Following the footsteps of @n0nuf, I wrote a batch script to check all PDFs in a specific folder with pdfinfo and push it through cpdf if broken as an attempt to fix them:
@ECHO OFF
FOR %%f in (*.PDF) DO (
echo %%f
pdfinfo "%%f" 2>&1 | findstr /I "error" >nul 2>&1
if not errorlevel 1 (
echo "bad -> try to fix"
@cpdf -i %%f -o %%f_.pdf 2>NUL
mv %%f .\\bak\\%%f
) else (
REM echo good
)
)
@ECHO ON
Or the same as bash script:
for file in $(find . -iname "*.pdf")
do
echo "$file"
pdfinfo "$file" 2>&1 | grep -i 'error' &> /dev/null
if [ $? == 0 ]; then
echo "broken -> try to fix"
cpdf -i "$file" -o "$file"_.pdf
fi
done
Broken PDFs will be moved to a subfolder \bak and the recreated PDFs get the suffix _.pdf (which is not perfect, but good enough for me). NOTE: A recreated PDF contains lesser errors and should be viewable with a regular PDF viewer. But this does not mean you get all your content back. Unrecoverable content leads to empty pages.
I also tried the same with JHOVE (Open source file format identification, validation & characterization tool) as suggested by @kraftydevil here: Check if PDF files are corrupted using command line on Linux and can now confirm this is also a valid approach. (First I had lesser success. But then I noticed I had not handled the output of JHOVE correctly.)

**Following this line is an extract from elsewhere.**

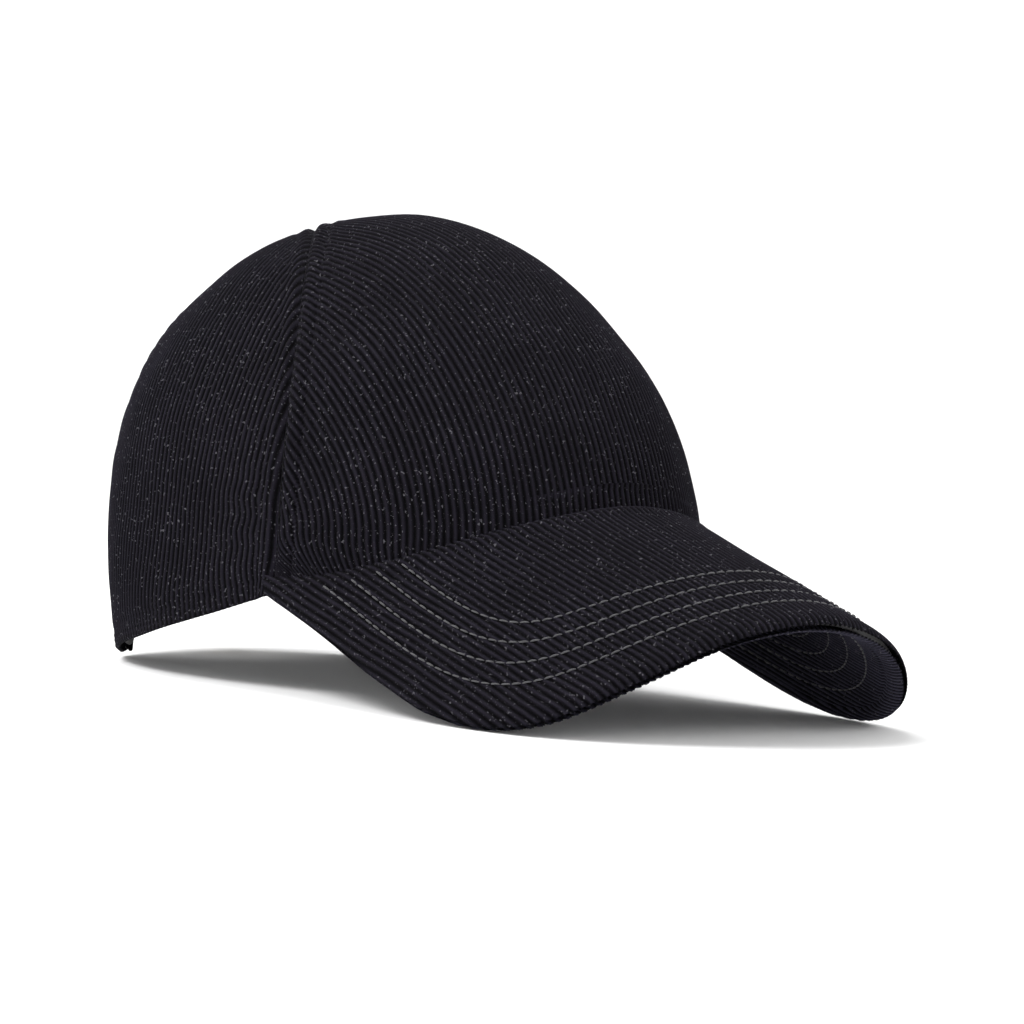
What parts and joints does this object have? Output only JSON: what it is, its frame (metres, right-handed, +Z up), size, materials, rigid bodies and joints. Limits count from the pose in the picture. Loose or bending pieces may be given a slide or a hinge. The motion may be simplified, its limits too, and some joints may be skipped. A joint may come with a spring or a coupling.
{
  "type": "bump cap",
  "caption": "Corduroy baseball-style bump cap with an arched stitched brim, a rear strap with a clamp buckle and a pull-out hard impact liner.",
  "frame": {"origin": "middle of the head opening, on the level surface that the cap stands on", "axes": "+Z up, the wearer faces -Y, +X is the wearer's left"},
  "size_m": [0.1718, 0.2763, 0.1472],
  "materials": {
    "corduroy": "ribbed cotton corduroy, near black with a faint purple cast, soft matt pile",
    "brim_plastic": "matt polyethylene board",
    "buckram": "stiff open-weave backing cloth",
    "tape": "plain woven cotton tape",
    "sweatband_twill": "brushed cotton twill",
    "label_satin": "blank satin ribbon",
    "loop_tape": "soft loop pile",
    "hook_tape": "stiff nylon hooks",
    "buckle_brass": "antiqued brass, worn bright at the edges",
    "abs_shell": "fine-textured moulded ABS",
    "eva_foam": "matt closed-cell foam"
  },
  "bodies": {
    "cap": {"front_panel": "corduroy", "side_panel_left": "corduroy", "side_panel_right": "corduroy", "back_panel_left": "corduroy", "back_panel_right": "corduroy", "brim_top_cover": "corduroy", "brim_under_cover": "corduroy", "brim_seam_allowance": "corduroy", "rear_strap": "corduroy", "buckle_tab": "corduroy", "brim_board": "brim_plastic", "front_buckram": "buckram", "seam_tape_front_left": "tape", "seam_tape_front_right": "tape", "seam_tape_rear_left": "tape", "seam_tape_rear_right": "tape", "seam_tape_centre": "tape", "apex_patch": "tape", "rear_arch_binding": "tape", "sweatband": "sweatband_twill", "care_label": "label_satin", "loop_patches": "loop_tape", "buckle_frame": "buckle_brass", "buckle_pin": "buckle_brass"},
    "impact_liner": {"impact_shell": "abs_shell", "pad_crown": "eva_foam", "pad_front": "eva_foam", "pad_rear": "eva_foam", "pad_left": "eva_foam", "pad_right": "eva_foam", "hook_patches": "hook_tape"},
    "buckle_lever": {"buckle_lever": "buckle_brass"}
  },
  "joints": [
    {"name": "liner_slide", "type": "slide", "parent": "cap", "child": "impact_liner", "axis": [0, 0, -1], "range_m": [0, 0.045]},
    {"name": "lever_hinge", "type": "hinge", "parent": "cap", "child": "buckle_lever", "pos_m": [-0.008, 0.09339, 0.0306], "axis": [0, 0, 1], "range_deg": [0, 100]}
  ]
}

To test both approaches I deleted and altered random parts from a PDF with a text editor (removed streams, so pages failed to render in my PDF viewer, altered PDF Tags, and shifted some bits). The result is: Both pdfinfo and JHOVE are able to spot damaged files correctly (JHOVE was even more sensitive in some cases).
And here is the equivalent script for JHOVE:
@ECHO OFF
FOR %%f in (*.PDF) DO (
echo %%f
"C:\Program Files (x86)\JHOVE\jhove.bat" -m pdf-hul %%f | findstr /C:"Well-Formed and valid" >nul 2>&1
if not errorlevel 1 (
echo good
) else (
echo "bad -> try to fix"
@cpdf -i %%f -o %%f_.pdf 2>NUL
REM mv %%f .\\bak\\%%f
)
)
@ECHO ON
There's also the (relatively new) pdfcpu library/tool, which has validation functionality:
pdfcpu validate whatever.pdf
Note that at the time of writing (August 2020) pdfcpu is still in Alpha stage.